- _Written instruction_:
Reproduce each line of the material precisely.

- _Supplied entries_:
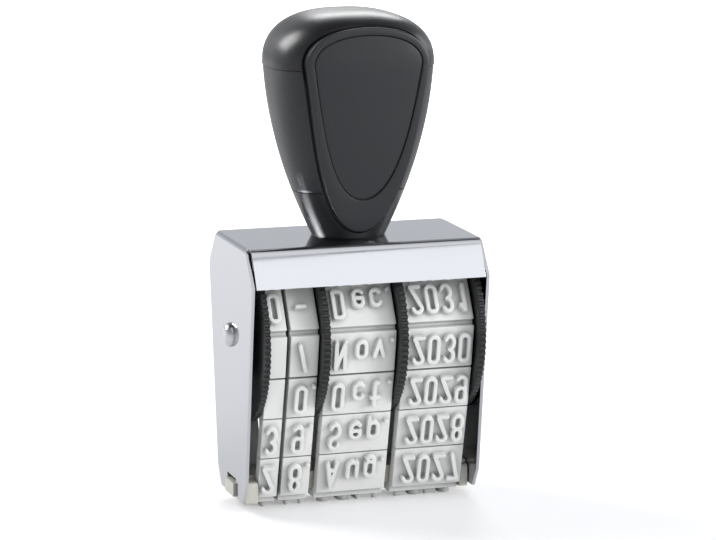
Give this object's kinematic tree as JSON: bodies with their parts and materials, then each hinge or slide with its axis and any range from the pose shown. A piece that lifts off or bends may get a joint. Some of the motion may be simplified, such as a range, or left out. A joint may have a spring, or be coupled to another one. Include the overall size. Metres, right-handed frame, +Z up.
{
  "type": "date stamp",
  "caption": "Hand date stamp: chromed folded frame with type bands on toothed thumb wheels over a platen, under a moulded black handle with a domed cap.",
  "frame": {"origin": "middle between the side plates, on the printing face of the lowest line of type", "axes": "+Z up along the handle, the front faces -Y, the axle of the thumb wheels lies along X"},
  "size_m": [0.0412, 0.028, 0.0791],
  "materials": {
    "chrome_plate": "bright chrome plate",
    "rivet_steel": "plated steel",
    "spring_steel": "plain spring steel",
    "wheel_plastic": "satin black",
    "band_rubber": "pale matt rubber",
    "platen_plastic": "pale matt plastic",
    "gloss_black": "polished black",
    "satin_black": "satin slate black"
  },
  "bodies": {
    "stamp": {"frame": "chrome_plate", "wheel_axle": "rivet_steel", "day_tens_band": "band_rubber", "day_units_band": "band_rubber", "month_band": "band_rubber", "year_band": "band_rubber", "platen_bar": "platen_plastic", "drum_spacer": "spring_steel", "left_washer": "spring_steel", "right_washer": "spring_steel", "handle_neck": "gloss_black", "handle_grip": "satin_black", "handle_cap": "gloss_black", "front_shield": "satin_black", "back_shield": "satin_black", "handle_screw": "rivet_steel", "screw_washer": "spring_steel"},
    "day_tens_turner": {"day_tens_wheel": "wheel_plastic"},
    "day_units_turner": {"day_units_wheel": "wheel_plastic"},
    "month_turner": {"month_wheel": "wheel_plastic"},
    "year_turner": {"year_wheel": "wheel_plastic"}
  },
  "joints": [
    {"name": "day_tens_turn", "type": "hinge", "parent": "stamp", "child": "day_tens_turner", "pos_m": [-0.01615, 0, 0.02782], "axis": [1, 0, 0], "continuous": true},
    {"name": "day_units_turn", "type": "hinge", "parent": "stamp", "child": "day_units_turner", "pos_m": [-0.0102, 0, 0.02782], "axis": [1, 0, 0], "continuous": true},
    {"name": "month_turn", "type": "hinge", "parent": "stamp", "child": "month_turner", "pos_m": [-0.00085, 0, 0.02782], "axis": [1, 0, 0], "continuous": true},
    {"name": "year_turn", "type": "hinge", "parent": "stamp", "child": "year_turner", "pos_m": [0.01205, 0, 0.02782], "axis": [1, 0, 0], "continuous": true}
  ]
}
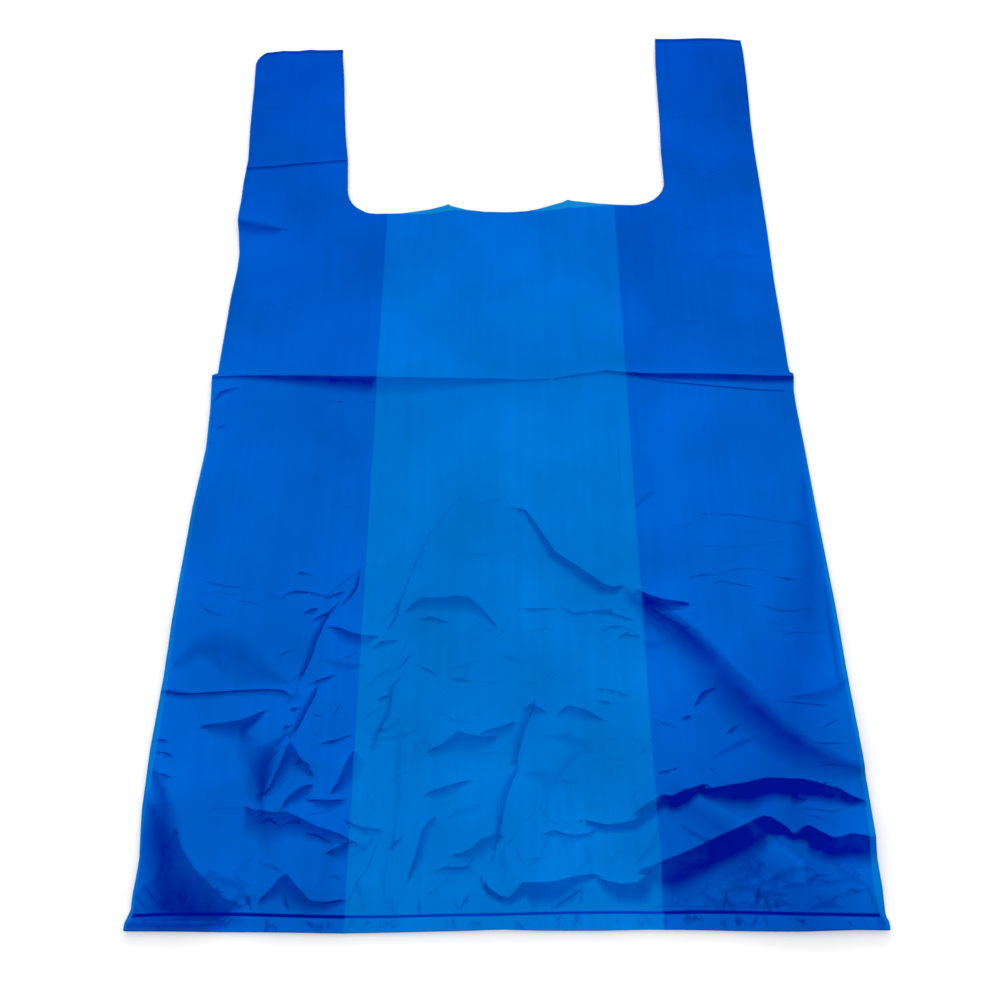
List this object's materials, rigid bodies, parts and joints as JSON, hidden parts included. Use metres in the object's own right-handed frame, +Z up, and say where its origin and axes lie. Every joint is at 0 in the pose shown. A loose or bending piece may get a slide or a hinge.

- _Reply_:
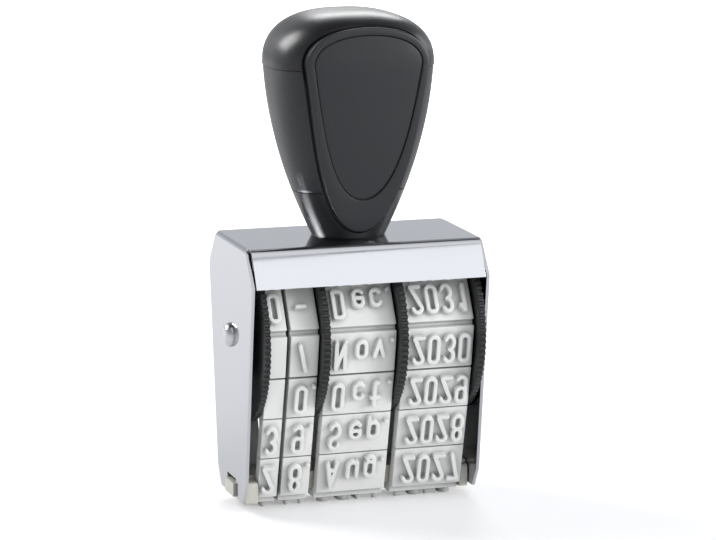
Give this object's kinematic tree as JSON: bodies with their parts and materials, then each hinge or slide with its axis and any range from the pose shown. A piece that lifts off or bends may get a joint. Some of the motion may be simplified, such as a range, or left out. A joint may have a spring, or be coupled to another one. Include the overall size. Metres, right-handed frame, +Z up.
{
  "type": "date stamp",
  "caption": "Hand date stamp: chromed folded frame with type bands on toothed thumb wheels over a platen, under a moulded black handle with a domed cap.",
  "frame": {"origin": "middle between the side plates, on the printing face of the lowest line of type", "axes": "+Z up along the handle, the front faces -Y, the axle of the thumb wheels lies along X"},
  "size_m": [0.0412, 0.028, 0.0791],
  "materials": {
    "chrome_plate": "bright chrome plate",
    "rivet_steel": "plated steel",
    "spring_steel": "plain spring steel",
    "wheel_plastic": "satin black",
    "band_rubber": "pale matt rubber",
    "platen_plastic": "pale matt plastic",
    "gloss_black": "polished black",
    "satin_black": "satin slate black"
  },
  "bodies": {
    "stamp": {"frame": "chrome_plate", "wheel_axle": "rivet_steel", "day_tens_band": "band_rubber", "day_units_band": "band_rubber", "month_band": "band_rubber", "year_band": "band_rubber", "platen_bar": "platen_plastic", "drum_spacer": "spring_steel", "left_washer": "spring_steel", "right_washer": "spring_steel", "handle_neck": "gloss_black", "handle_grip": "satin_black", "handle_cap": "gloss_black", "front_shield": "satin_black", "back_shield": "satin_black", "handle_screw": "rivet_steel", "screw_washer": "spring_steel"},
    "day_tens_turner": {"day_tens_wheel": "wheel_plastic"},
    "day_units_turner": {"day_units_wheel": "wheel_plastic"},
    "month_turner": {"month_wheel": "wheel_plastic"},
    "year_turner": {"year_wheel": "wheel_plastic"}
  },
  "joints": [
    {"name": "day_tens_turn", "type": "hinge", "parent": "stamp", "child": "day_tens_turner", "pos_m": [-0.01615, 0, 0.02782], "axis": [1, 0, 0], "continuous": true},
    {"name": "day_units_turn", "type": "hinge", "parent": "stamp", "child": "day_units_turner", "pos_m": [-0.0102, 0, 0.02782], "axis": [1, 0, 0], "continuous": true},
    {"name": "month_turn", "type": "hinge", "parent": "stamp", "child": "month_turner", "pos_m": [-0.00085, 0, 0.02782], "axis": [1, 0, 0], "continuous": true},
    {"name": "year_turn", "type": "hinge", "parent": "stamp", "child": "year_turner", "pos_m": [0.01205, 0, 0.02782], "axis": [1, 0, 0], "continuous": true}
  ]
}
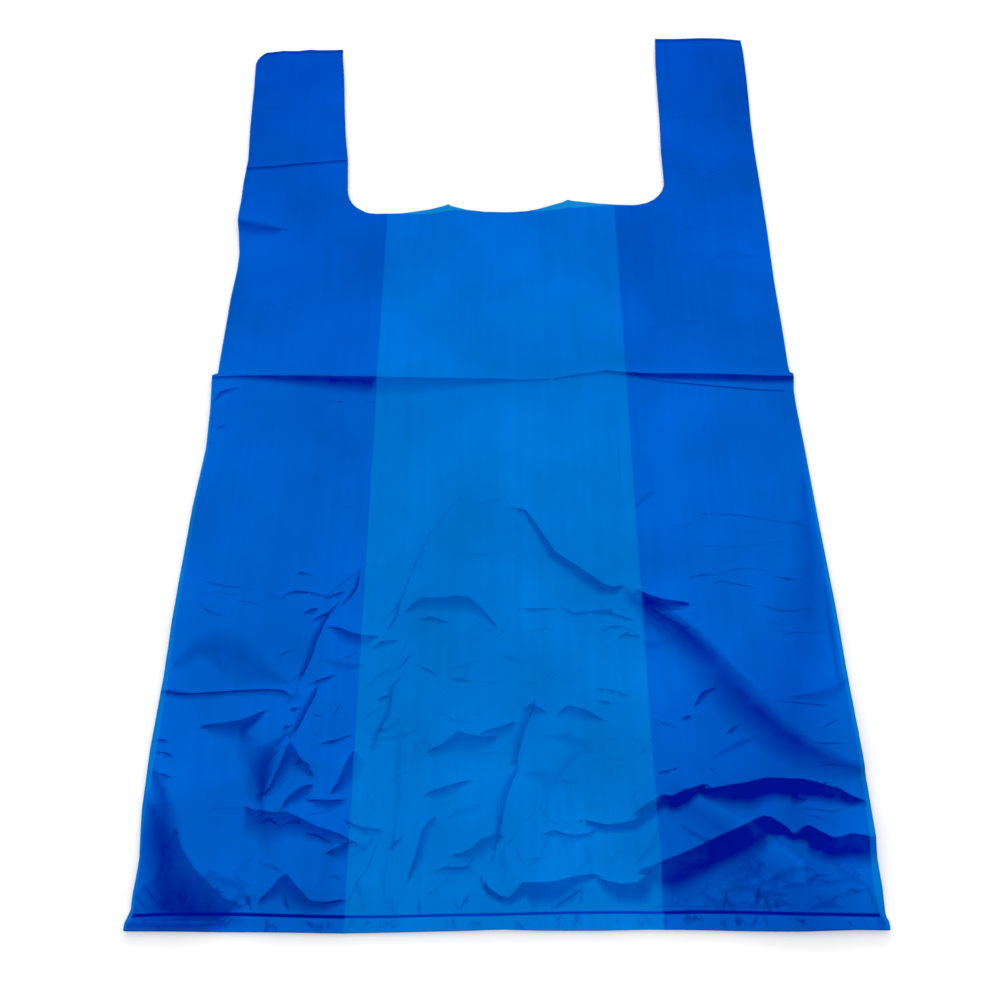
List this object's materials, rigid bodies, parts and joints as JSON, hidden parts included. Use metres in the object's own right-handed frame, +Z up, and say where its origin and axes lie. Every joint is at 0 in the pose shown. A loose or bending piece may get a slide or a hinge.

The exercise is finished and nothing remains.